PAPA MINTA PULSA

PAPA MINTA PULSA 
Oleh Wisudho Harsanto
papa-minta-pulsa
Era 90an pertengahan saya takjub sama fasilitas telekom yang diberikan perusahaan. Pegang handset cellphone merk M jaman itu benar2 simbol status. Ritual buka penutup keypad (dan narik antena) dinikmati betul. Sok narsis, berada ditengah kerumunan pamer ber-cellphone. Abis nelpon, di clip-on di ikat pinggang. Biar orang lain bisa memandang. Berdasi, kemeja putih lengan panjang dan pantalon licin sepatu berkilau. Gaya lah yaw. 
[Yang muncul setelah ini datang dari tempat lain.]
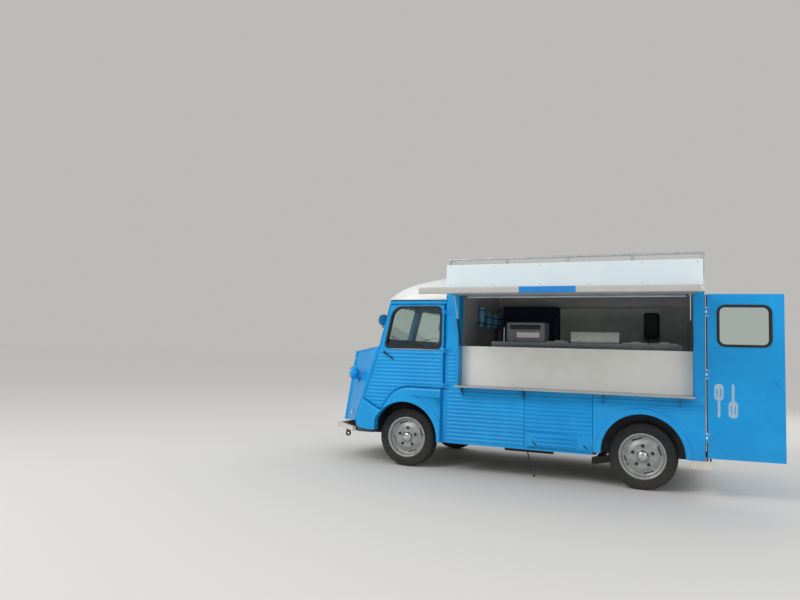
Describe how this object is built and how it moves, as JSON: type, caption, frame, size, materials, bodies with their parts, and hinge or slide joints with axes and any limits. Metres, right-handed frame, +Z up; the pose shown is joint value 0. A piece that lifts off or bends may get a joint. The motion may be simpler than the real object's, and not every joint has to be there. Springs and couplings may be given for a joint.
{
  "type": "ice cream truck",
  "caption": "Old corrugated sheet-metal box van with a blunt nose, fitted out to sell ice cream, its serving hatch and rear door open",
  "frame": {"origin": "on the ground, on the centreline, midway between the front and the rear axle", "axes": "+X forward, +Y to the left, the side with the serving hatch, +Z up"},
  "size_m": [4.7758, 3.0035, 2.318],
  "materials": {
    "body_blue": "semi-gloss",
    "wing_blue": "semi-gloss",
    "roof_white": "semi-gloss",
    "frame_white": "satin",
    "board_white": "satin",
    "chassis_black": "satin",
    "underbody_grey": "matt",
    "bare_steel": "satin",
    "shelf_aluminium": "satin",
    "chrome_trim": "polished",
    "tyre_black": "matt",
    "wheel_silver": "satin",
    "seat_vinyl": "satin",
    "cab_plastic": "matt",
    "unit_navy": "satin",
    "engine_iron": "rough",
    "clear_glass": "clear",
    "lamp_body": "polished",
    "lamp_red": "gloss",
    "mirror_face": "satin"
  },
  "bodies": {
    "body": {"back_units": "unit_navy", "body_posts": "body_blue", "bumpers": "roof_white", "cab_roof": "roof_white", "counter": "board_white", "engine_block": "engine_iron", "engine_cover": "cab_plastic", "exhaust": "bare_steel", "fittings": "bare_steel", "front_cradle": "chassis_black", "front_wings": "wing_blue", "fuel_tank": "chassis_black", "hatch_frame": "body_blue", "headlamps": "lamp_body", "load_roof": "roof_white", "mirrors": "mirror_face", "nose_front": "body_blue", "nose_sides": "body_blue", "partition": "frame_white", "platform": "underbody_grey", "prop_stay": "chassis_black", "rear_axle": "chassis_black", "rear_frame": "body_blue", "rear_wings": "wing_blue", "roof_rail": "bare_steel", "scuttle": "body_blue", "seats": "seat_vinyl", "shelf": "shelf_aluminium", "side_panels": "body_blue", "side_wall_right": "body_blue", "sign_board": "frame_white", "tail_lamps": "lamp_red", "wheelhouses": "underbody_grey", "windscreen": "clear_glass"},
    "bonnet": {"bonnet": "body_blue"},
    "cab_door_left": {"cab_door_left": "body_blue", "cab_glass_left": "clear_glass"},
    "cab_door_right": {"cab_door_right": "body_blue", "cab_glass_right": "clear_glass"},
    "rear_door": {"rear_door": "body_blue", "rear_door_glass": "clear_glass"},
    "hatch": {"hatch_flap": "roof_white"},
    "strut_tubes": {"strut_tubes": "chassis_black"},
    "strut_rods": {"strut_rods": "chrome_trim"},
    "steering_wheel": {"steering_wheel": "cab_plastic"},
    "knuckle_left": {"knuckle_left": "chassis_black"},
    "knuckle_right": {"knuckle_right": "chassis_black"},
    "wheel_front_left": {"tyre_front_left": "tyre_black", "rim_front_left": "wheel_silver"},
    "wheel_front_right": {"tyre_front_right": "tyre_black", "rim_front_right": "wheel_silver"},
    "wheel_rear_left": {"tyre_rear_left": "tyre_black", "rim_rear_left": "wheel_silver"},
    "wheel_rear_right": {"tyre_rear_right": "tyre_black", "rim_rear_right": "wheel_silver"}
  },
  "joints": [
    {"name": "steer_left", "type": "hinge", "parent": "body", "child": "knuckle_left", "pos_m": [1.25, 0.735, 0.325], "axis": [0, 0, 1], "range_deg": [-32, 32]},
    {"name": "steer_right", "type": "hinge", "parent": "body", "child": "knuckle_right", "pos_m": [1.25, -0.735, 0.325], "axis": [0, 0, 1], "range_deg": [-32, 32]},
    {"name": "steering_wheel_turn", "type": "hinge", "parent": "body", "child": "steering_wheel", "pos_m": [1.225, 0.38, 1.262], "axis": [-0.5501, 0, 0.8351], "range_deg": [-384, 384]},
    {"name": "wheel_front_left_spin", "type": "hinge", "parent": "knuckle_left", "child": "wheel_front_left", "pos_m": [1.25, 0.82, 0.325], "axis": [0, 1, 0], "continuous": true},
    {"name": "wheel_rear_left_spin", "type": "hinge", "parent": "body", "child": "wheel_rear_left", "pos_m": [-1.25, 0.82, 0.325], "axis": [0, 1, 0], "continuous": true},
    {"name": "wheel_front_right_spin", "type": "hinge", "parent": "knuckle_right", "child": "wheel_front_right", "pos_m": [1.25, -0.82, 0.325], "axis": [0, 1, 0], "continuous": true},
    {"name": "wheel_rear_right_spin", "type": "hinge", "parent": "body", "child": "wheel_rear_right", "pos_m": [-1.25, -0.82, 0.325], "axis": [0, 1, 0], "continuous": true},
    {"name": "cab_door_left_swing", "type": "hinge", "parent": "body", "child": "cab_door_left", "pos_m": [0.788, 1.009, 1.3], "axis": [0, 0, 1], "range_deg": [0, 75]},
    {"name": "cab_door_right_swing", "type": "hinge", "parent": "body", "child": "cab_door_right", "pos_m": [0.788, -1.009, 1.3], "axis": [0, 0, -1], "range_deg": [0, 75]},
    {"name": "rear_door_swing", "type": "hinge", "parent": "body", "child": "rear_door", "pos_m": [-1.841, 0.992, 1.1], "axis": [0, 0, 1], "range_deg": [-30, 84.7]},
    {"name": "bonnet_lift", "type": "hinge", "parent": "body", "child": "bonnet", "pos_m": [1.672, 0, 1.33299], "axis": [0, -1, 0], "range_deg": [0, 48]},
    {"name": "hatch_close", "type": "hinge", "parent": "body", "child": "hatch", "pos_m": [-0.535, 1.008, 1.927], "axis": [1, 0, 0], "range_deg": [-84.3, 0]},
    {"name": "strut_swing", "type": "hinge", "parent": "body", "child": "strut_tubes", "pos_m": [-0.535, 0.984, 1.372], "axis": [1, 0, 0], "range_deg": [0, 25.4]},
    {"name": "strut_slide", "type": "slide", "parent": "strut_tubes", "child": "strut_rods", "axis": [0, 0.4271, 0.9042], "range_m": [-0.229, 0]}
  ],
  "couplings": [
    {"joint": "steer_right", "follows": "steer_left", "ratio": 1},
    {"joint": "steering_wheel_turn", "follows": "steer_left", "ratio": 12},
    {"joint": "strut_swing", "follows": "hatch_close", "ratio": -0.2999},
    {"joint": "strut_slide", "follows": "hatch_close", "m_per_rad": 0.15511}
  ]
}
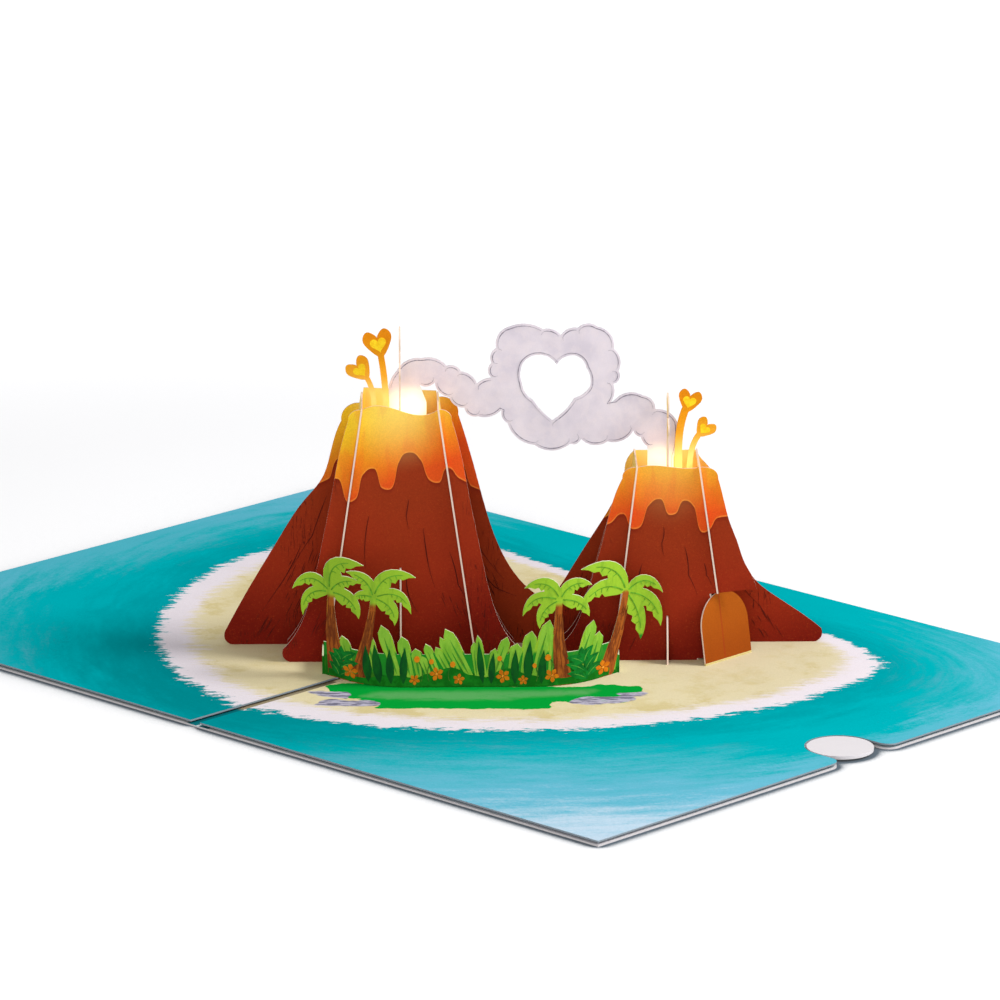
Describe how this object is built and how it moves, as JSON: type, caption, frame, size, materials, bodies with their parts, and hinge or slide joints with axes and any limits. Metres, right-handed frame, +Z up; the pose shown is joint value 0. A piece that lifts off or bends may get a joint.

Lalu pindah kerja. Fasilitas telekom serupa. Saya tolak. Lewat adu debat syarat dan ketentuan. Handset dan nomor dinas sih fasilitas. Tapi aturan berkomunikasinya enggak berkelas. Masak harus selalu standby siaga jika diperlukan? Siapa yang nentukan perlu gak perlu? Kalo emergency ayo saja. Dari pengalaman terdahulu, nampak bergaya, tapi terpenjara. Alot debatnya. Sepakat dipending. Bayar pulsanya aja mending. Agree untuk melototi detail tagihan. Ternyata 75% tagihan meroket untuk dinas. Teken kontrak reimburse. Membangun adab nelpon after office. Zaman kekunoan. Zaman kekinian. Hape dan pulsa itu sembako. Komoditas sejuta umat untuk hidup serba cepat. Pekerjaan2 commuting dan mobilitas. Jam kerja makin gak kenal batas. Smartphone jadi barang biasa. Paket bawaan pekerja. Aturan ongkosnya entah gimana. Kini pada WFH. Semua konektifitas perlu biaya. Tinggal pertanyaannya, biaya data dan pulsa beban siapa ? Bagaimana misahin ongkos untuk pribadi dan kerja? Zaman daya beli merosot, urusan biaya ini bisa alot. Nah, sekarang papa minta pulsa. Gimana urusannya?